Repeat exactly and only the lines from the line containing "const back = new THREE.Group();" through the line containing "in imported if", both included.
══════════
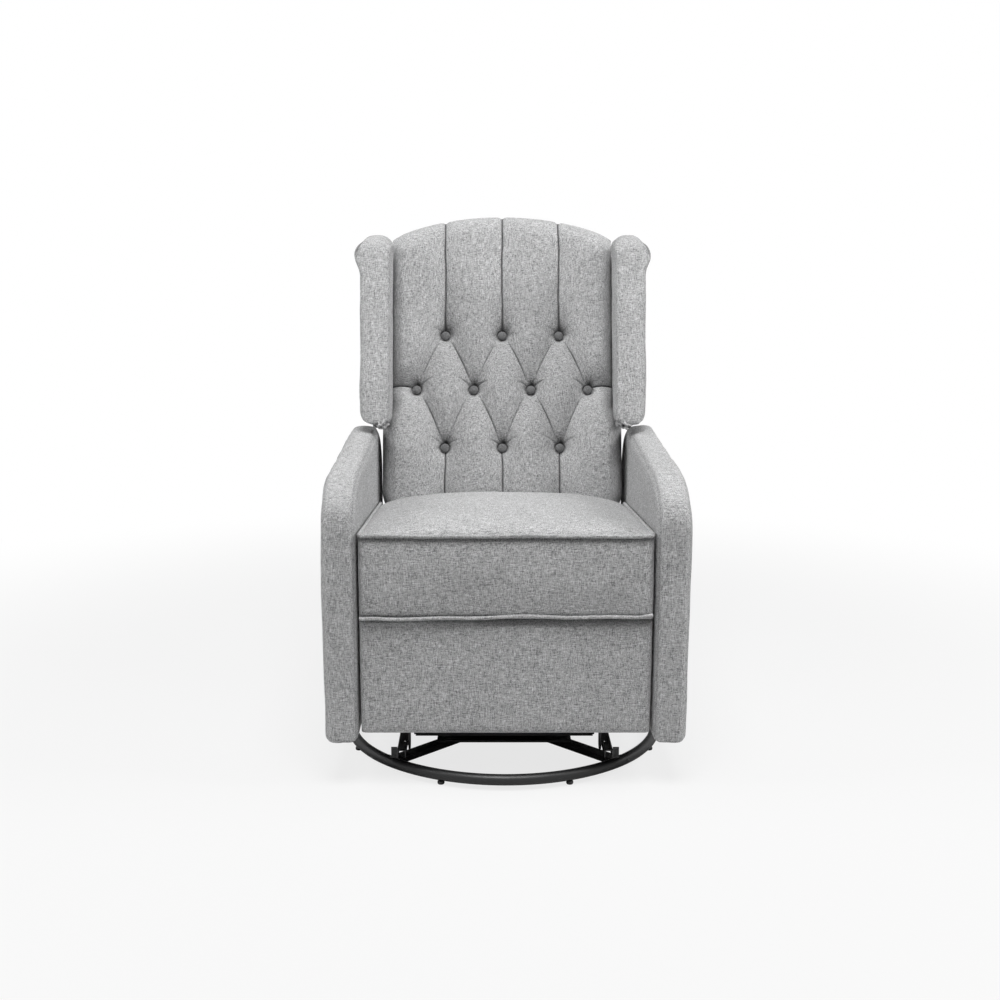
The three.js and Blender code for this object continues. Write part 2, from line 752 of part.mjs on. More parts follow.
// Footrest: a padded board on a steel frame whose brackets hang from the links
const padEdge = 13;
const boardThickness = 6;
const padHalfWidth = seatHalfWidth - 1;
const boardInset = 14;
const frameBand = 60;
const footrestFront = -1;
const bracketCornerShare = 0.6;
const bracketLowShare = 1.3;
const bracketHighShare = 2;

function footrestPad() {
  const shape = polygon([
    [-padHalfWidth, footrestPanelBottom], [padHalfWidth, footrestPanelBottom],
    [padHalfWidth, footrestPanelTop], [-padHalfWidth, footrestPanelTop]]);
  return frontPlate(shape, [footrestFront, footrestFront + footrestPadThickness], padEdge);
}

function footrestBoard() {
  const front = footrestFront + footrestPadThickness + fit;
  const half = padHalfWidth - boardInset;
  const [bottom, top] = [footrestPanelBottom + boardInset, footrestPanelTop - boardInset];
  const shape = rounded([[-half, bottom], [half, bottom], [half, top], [-half, top]], boardInset);
  return frontPlate(shape, [front, front + boardThickness]);
}

function footrestFrame() {
  const front = footrestFront + footrestPadThickness + boardThickness + 2 * fit;
  const [y, z] = panelPivot;
  const inner = layer(RIGHT, 5)[0];
  const [low, high] = [z - frameBand / 2 - linkRadius, z + frameBand / 2];
  const band = block([-inner - weld, inner + weld], [front, front + steel], [low, high]);
  const brackets = SIDES.flatMap(([, side]) => {
    const outline = rounded([
      [front, low], [y + linkRadius, z - bracketLowShare * linkRadius],
      [stayEnd[0] + linkRadius, stayEnd[1] - linkRadius], [stayEnd[0] + linkRadius, stayEnd[1] + linkRadius],
      [y, z + bracketHighShare * linkRadius], [front, high]], linkRadius * bracketCornerShare);
    return [
      cut(sidePlate(outline, layer(side, 5)), layerHole(side, panelPivot, 5)),
      layerPin(side, stayEnd, smallPin, 4, 5),
    ];
  });
  return join(band, ...brackets);
}

// Back, drawn upright in its own frame: x across, y back from the fabric face, z up the slope
const backCushionTail = 70;
const lowerWiden = 22.5;
const shoulderDrop = 38;
const tailWiden = 5;
const rowRises = [407, 277, 140];
const rowShares = [[-1, 0, 1], [-1.5, -0.5, 0.5, 1.5], [-1, 0, 1]];
const buttonMargin = 59.95;
const buttonPitch = (backHalfWidth - buttonMargin) / Math.max(...rowShares.flat());
const pocketDepth = 25;
const pocketSpread = 17;
const pleatDepth = 9;
const pleatSpread = 13;
const channelDepth = 8;
const crownPowerShare = 0.8;
const buttons = rowRises.flatMap((rise, row) => rowShares[row].map((c) => [c * buttonPitch, rise]));

function crownRise(x) {
  const share = Math.min(1, Math.abs(x) / backHalfWidth);
  return shoulderRise + (backCrownRise - shoulderRise) * (1 - share * share) ** crownPowerShare;
}

// Pleats run between neighbouring buttons of two rows, seams above the top row and below the last
const pleats = rowRises.slice(1).flatMap((rise, row) => rowShares[row].flatMap((c) => rowShares[row + 1]
  .filter((d) => Math.abs(d - c) < 1)
  .map((d) => [[c * buttonPitch, rowRises[row]], [d * buttonPitch, rise]])));
const seams = [
  ...rowShares.at(0).map((c) => [[c * buttonPitch, rowRises.at(0)], [c * buttonPitch, backCrownRise]]),
  ...rowShares.at(-1).map((c) => [[c * buttonPitch, rowRises.at(-1)], [c * buttonPitch, -backCushionTail]]),
];

function distanceTo([[ax, az], [bx, bz]], x, z) {
  const [dx, dz] = [bx - ax, bz - az];
  const t = Math.min(1, Math.max(0, ((x - ax) * dx + (z - az) * dz) / (dx * dx + dz * dz)));
  return Math.hypot(x - ax - t * dx, z - az - t * dz);
}

function quiltDepth(x, z) {
  const deepest = (things, depth, spread, distance) => (
    depth * Math.exp(-Math.min(...things.map(distance)) / spread));
  return Math.max(
    deepest(buttons, pocketDepth, pocketSpread, ([bx, bz]) => Math.hypot(x - bx, z - bz)),
    deepest(pleats, pleatDepth, pleatSpread, (line) => distanceTo(line, x, z)),
    deepest(seams, channelDepth, pleatSpread, (line) => distanceTo(line, x, z)));
}

function halfWidthAt(z) {
  const ease = (t) => t * t * (3 - 2 * t);
  const rise = ease(Math.min(1, Math.max(0, (z + backCushionTail / 3) / backCushionTail)));
  const fall = ease(Math.min(1, Math.max(0, (z - wingRise(0) + lowerWiden) / lowerWiden)));
  return backHalfWidth + tailWiden * (1 - rise) * (1 - fall) + lowerWiden * rise * (1 - fall);
}

const columnCount = 14;
const pitchCount = 8;
const rearCount = 8;
const edgeDepth = 24;
const edgeStrip = 9;
const edgeShare = 0.9;
const rollShare = 0.45;
const deepestShare = 1.6;
const tailShares = [-1, -0.4, 0.2, 0.8, 1.4];
const rowStepShares = [0, 0.25, 0.5, 0.75];
const topShares = [[0, 0], [0.16, 0], [0.36, 0], [0.58, 0], [0.8, 0.02], [0.92, 0.12], [0.98, 0.45], [1, 1]];

function backCushion() {
  const rollDepth = cushionThickness * rollShare;
  const [topRow, middleRow, lastRow] = rowRises;
  const levels = [
    ...tailShares.map((t) => t * backCushionTail),
    ...rowStepShares.map((t) => lastRow + t * (middleRow - lastRow)),
    ...rowStepShares.map((t) => middleRow + t * (topRow - middleRow)),
  ];
  const ring = (riseAt, roll) => {
    const points = [];
    const half = halfWidthAt(riseAt(0));
    const columns = Array.from(
      { length: 2 * columnCount + 1 }, (_, i) => (i - columnCount) * buttonPitch / pitchCount);
    [-half, edgeStrip - half, ...columns, half - edgeStrip, half].forEach((x) => {
      const z = riseAt(x);
      const edge = edgeDepth * Math.max(0, (Math.abs(x) / half - edgeShare) / (1 - edgeShare)) ** 2;
      const depth = edge + quiltDepth(x, z) * (1 - roll) + rollDepth * roll;
      points.push(new THREE.Vector3(x, Math.min(rollDepth * deepestShare, depth), z));
    });
    for (let i = 0; i <= rearCount; i += 1) {
      const x = half * (1 - 2 * i / rearCount);
      points.push(new THREE.Vector3(x, cushionThickness, riseAt(x)));
    }
    return points;
  };
  const rings = [
    ...levels.map((z) => ring(() => z, 0)),
    ...topShares.map(([t, roll]) => ring((x) => topRow + t * (crownRise(x) - topRow), roll)),
  ];
  return loft(rings, (points) => zipped(points, points.length - rearCount - 1));
}

// Outside back: the timber frame with its fabric cover, cut to the same crown
const crownInset = 6;
const frameEdge = 8;
const archCount = 16;

function backFrame() {
  const front = cushionThickness + fit;
  const wingFoot = wingRise(cushionThickness) - shoulderDrop;
  const half = layer(RIGHT, 3)[0] - fit;
  const points = [[half, -backCushionTail], [half, wingFoot], [backHalfWidth, wingFoot + lowerWiden / 2]];
  const arch = Array.from({ length: archCount + 1 }, (_, i) => {
    const x = backHalfWidth * Math.cos(Math.PI * i / archCount);
    return [x, crownRise(x) - crownInset];
  });
  const shape = polygon([...points, ...arch, ...points.reverse().map(([x, z]) => [-x, z])]);
  return frontPlate(shape, [front, front + backFrameThickness], frameEdge);
}

// Height above the foot, up the slope, of the level line along the wing's lower edge
function wingRise(depth) {
  return (wingBottomHeight - backFootHeight + depth * Math.sin(recline)) / Math.cos(recline);
}

const wingEdge = 22;
const wingTopRadius = 58;
const scrollReach = 6;
const scrollHalf = 40;
const capDrop = 11;

function wing(side) {
  const rear = cushionThickness + backFrameThickness + fit;
  const inner = backHalfWidth + fit;
  const shape = new THREE.Shape();
  shape.moveTo(-wingReach, wingRise(-wingReach));
  shape.lineTo(rear, wingRise(rear));
  shape.lineTo(rear, shoulderRise - crownInset);
  shape.lineTo(wingTopRadius - wingReach, wingTopRise);
  shape.absarc(
    wingTopRadius - wingReach, wingTopRise - wingTopRadius, wingTopRadius, Math.PI / 2, Math.PI, false);
  const body = paddedSide(shape, across(side, inner, inner + wingThickness), wingEdge, 8);
  const place = body.attributes.position;
  for (let i = 0; i < place.count; i += 1) {
    const outward = 2 * (side * place.getX(i) - inner) / wingThickness - 1;
    const level = (place.getZ(i) - wingTopRise + scrollHalf) / scrollHalf;
    const bulge = Math.max(0, 1 - level * level);
    place.setX(i, place.getX(i) + side * scrollReach * Math.max(0, outward) * bulge);
    place.setZ(i, place.getZ(i) - capDrop * outward * outward * Math.min(1, Math.max(0, level)));
  }
  return body;
}

// Back bracket: turns on the seat plate and runs up the side of the timber frame
function backBracket(side) {
  const pivotDepth = (reclinePivot[0] - backFootDepth) * Math.cos(recline)
    - (reclinePivot[1] - backFootHeight) * Math.sin(recline);
  const pivotRise = (reclinePivot[0] - backFootDepth) * Math.sin(recline)
    + (reclinePivot[1] - backFootHeight) * Math.cos(recline);
  const face = cushionThickness + fit + frameEdge;
  const rear = face + backFrameThickness - 2 * frameEdge;
  const wingFoot = wingRise(cushionThickness) - shoulderDrop;
  const outline = rounded([
    [pivotDepth - lugReach, pivotRise - lugReach], [rear, pivotRise - lugReach],
    [rear, wingFoot], [face, wingFoot], [face, pivotRise + lugReach],
    [pivotDepth - lugReach, pivotRise + lugReach]], lugReach * plateCornerShare);
  return join(
    sidePlate(outline, layer(side, 3)),
    layerPin(side, [pivotDepth, pivotRise], pinRadius, 2, 3));
}

const buttonRadius = 10;
const buttonDome = 6;
const buttonShank = 9;
const buttonGap = 2.6;
const domeShares = [[0.92, 0.5], [0.5, 0.93]];

function button() {
  const dome = domeShares.map(([out, up]) => [buttonRadius * out, buttonDome * up]);
  const profile = [[0, -buttonShank], [buttonRadius, 0], ...dome, [0, buttonDome]];
  const lathe = new THREE.LatheGeometry(profile.map(([r, h]) => new THREE.Vector2(r, h)), 10);
  return lathe.rotateX(Math.PI / 2).rotateX(Math.PI / 2);
}

// Assembly
const chair = new THREE.Group();

const base = new THREE.Group();
base.position.y = swivelDepth;
base.add(piece('base_ring', baseRing(), blackSteel));
base.add(piece('base_cross', baseCross(), blackSteel));
base.add(piece('swivel_lower_race', lowerRace(), linkSteel));
base.add(piece('swivel_bolt', swivelBolt(), linkSteel));
for (let i = 0; i < glideCount; i += 1) {
  const turn = (i + 0.5) * 2 * Math.PI / glideCount;
  base.add(piece(`glide_foot_${i + 1}`, glide(turn), plasticBlack));
}
base.add(piece('swivel_frame', swivelFrame(), blackSteel));
SIDES.forEach(([hand, side]) => {
  base.add(piece(`glider_tower_${hand}`, gliderTower(side), blackSteel));
  base.add(piece(`swing_link_front_${hand}`, swingLink(side, -swingSpread), linkSteel));
  base.add(piece(`swing_link_rear_${hand}`, swingLink(side, swingSpread), linkSteel));
  base.add(piece(`carriage_rail_${hand}`, carriageRail(side), blackSteel));
});
base.add(piece('carriage_cross_tube', crossTube(), blackSteel));

const body = new THREE.Group();
body.add(piece('rear_panel', rearPanel(), fabric));
body.add(piece('footrest_drive', driveLinks(), linkSteel));
body.add(piece('seat_deck', seatDeck(), timber));
body.add(piece('seat_cushion', seatCushion(), fabric));
body.add(piece('footrest_pad', footrestPad(), fabric));
body.add(piece('footrest_board', footrestBoard(), timber));
body.add(piece('footrest_frame', footrestFrame(), blackSteel));
SIDES.forEach(([hand, side]) => {
  body.add(piece(`arm_${hand}`, arm(side), fabric));
  body.add(piece(`seat_link_front_${hand}`, seatLink(side, carriagePivotFront), linkSteel));
  body.add(piece(`seat_link_rear_${hand}`, seatLink(side, carriagePivotRear), linkSteel));
  body.add(piece(`seat_plate_${hand}`, seatPlate(side), blackSteel));
  body.add(piece(`footrest_front_link_${hand}`, frontLink(side), linkSteel));
  body.add(piece(`footrest_control_link_${hand}`, controlLink(side), linkSteel));
  body.add(piece(`footrest_stay_link_${hand}`, stayLink(side), linkSteel));
});

const back = new THREE.Group();
back.position.set(0, backFootDepth, backFootHeight);
back.rotation.x = -recline;
back.add(piece('back_frame', backFrame(), fabric));
back.add(piece('back_cushion', backCushion(), fabric));
SIDES.forEach(([hand, side]) => {
  back.add(piece(`wing_${hand}`, wing(side), fabric));
  back.add(piece(`back_bracket_${hand}`, backBracket(side), blackSteel));
});
buttons.forEach(([x, z], i) => {
  const mesh = piece(`tuft_button_${i + 1}`, button(), buttonFabric);
  mesh.position.set(x, pocketDepth - buttonShank - buttonGap, z);
  back.add(mesh);
});

chair.add(base, body, back);
chair.updateMatrixWorld(true);
const reach = new THREE.Box3().setFromObject(chair, true);
chair.position.set(0, -(reach.min.y + reach.max.y) / 2, -reach.min.z);
export default chair;
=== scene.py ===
import math

import bmesh
import bpy
import numpy as np
from mathutils import Matrix, Vector


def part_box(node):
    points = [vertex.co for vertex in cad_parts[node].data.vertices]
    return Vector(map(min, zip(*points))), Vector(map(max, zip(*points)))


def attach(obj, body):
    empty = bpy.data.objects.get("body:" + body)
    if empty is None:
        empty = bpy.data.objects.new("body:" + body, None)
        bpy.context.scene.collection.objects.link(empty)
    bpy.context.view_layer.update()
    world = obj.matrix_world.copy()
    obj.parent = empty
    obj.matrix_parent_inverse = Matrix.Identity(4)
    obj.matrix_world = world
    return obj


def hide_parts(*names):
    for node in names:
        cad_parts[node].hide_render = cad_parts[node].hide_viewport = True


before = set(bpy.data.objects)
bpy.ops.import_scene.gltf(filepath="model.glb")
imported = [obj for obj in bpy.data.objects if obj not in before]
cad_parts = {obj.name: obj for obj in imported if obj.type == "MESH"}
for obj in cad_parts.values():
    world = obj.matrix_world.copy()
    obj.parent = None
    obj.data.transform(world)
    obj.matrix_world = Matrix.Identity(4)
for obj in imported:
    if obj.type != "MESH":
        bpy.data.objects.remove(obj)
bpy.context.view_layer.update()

# Camera and studio
# The chair stands on a pale floor that fades into white, under a soft top light and a soft light
# high on either side, and the camera looks slightly down on it from the front.
scene = bpy.context.scene
scene.view_settings.view_transform = "Standard"
camera_place = (-0.039, -2.737, 0.995)
camera_tilt = math.radians(79.85)
camera_lens = 45.43
frame_shift = (0.0145, -0.005)


def add_camera():
    lens = bpy.data.cameras.new("camera")
    lens.lens = camera_lens
    lens.shift_x, lens.shift_y = frame_shift
    camera = bpy.data.objects.new("camera", lens)
    camera.location = camera_place
    camera.rotation_euler = (camera_tilt, 0, 0)
    scene.collection.objects.link(camera)
    scene.camera = camera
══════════
*Exercise output*.
const back = new THREE.Group();
back.position.set(0, backFootDepth, backFootHeight);
back.rotation.x = -recline;
back.add(piece('back_frame', backFrame(), fabric));
back.add(piece('back_cushion', backCushion(), fabric));
SIDES.forEach(([hand, side]) => {
  back.add(piece(`wing_${hand}`, wing(side), fabric));
  back.add(piece(`back_bracket_${hand}`, backBracket(side), blackSteel));
});
buttons.forEach(([x, z], i) => {
  const mesh = piece(`tuft_button_${i + 1}`, button(), buttonFabric);
  mesh.position.set(x, pocketDepth - buttonShank - buttonGap, z);
  back.add(mesh);
});

chair.add(base, body, back);
chair.updateMatrixWorld(true);
const reach = new THREE.Box3().setFromObject(chair, true);
chair.position.set(0, -(reach.min.y + reach.max.y) / 2, -reach.min.z);
export default chair;
=== scene.py ===
import math

import bmesh
import bpy
import numpy as np
from mathutils import Matrix, Vector


def part_box(node):
    points = [vertex.co for vertex in cad_parts[node].data.vertices]
    return Vector(map(min, zip(*points))), Vector(map(max, zip(*points)))


def attach(obj, body):
    empty = bpy.data.objects.get("body:" + body)
    if empty is None:
        empty = bpy.data.objects.new("body:" + body, None)
        bpy.context.scene.collection.objects.link(empty)
    bpy.context.view_layer.update()
    world = obj.matrix_world.copy()
    obj.parent = empty
    obj.matrix_parent_inverse = Matrix.Identity(4)
    obj.matrix_world = world
    return obj


def hide_parts(*names):
    for node in names:
        cad_parts[node].hide_render = cad_parts[node].hide_viewport = True


before = set(bpy.data.objects)
bpy.ops.import_scene.gltf(filepath="model.glb")
imported = [obj for obj in bpy.data.objects if obj not in before]
cad_parts = {obj.name: obj for obj in imported if obj.type == "MESH"}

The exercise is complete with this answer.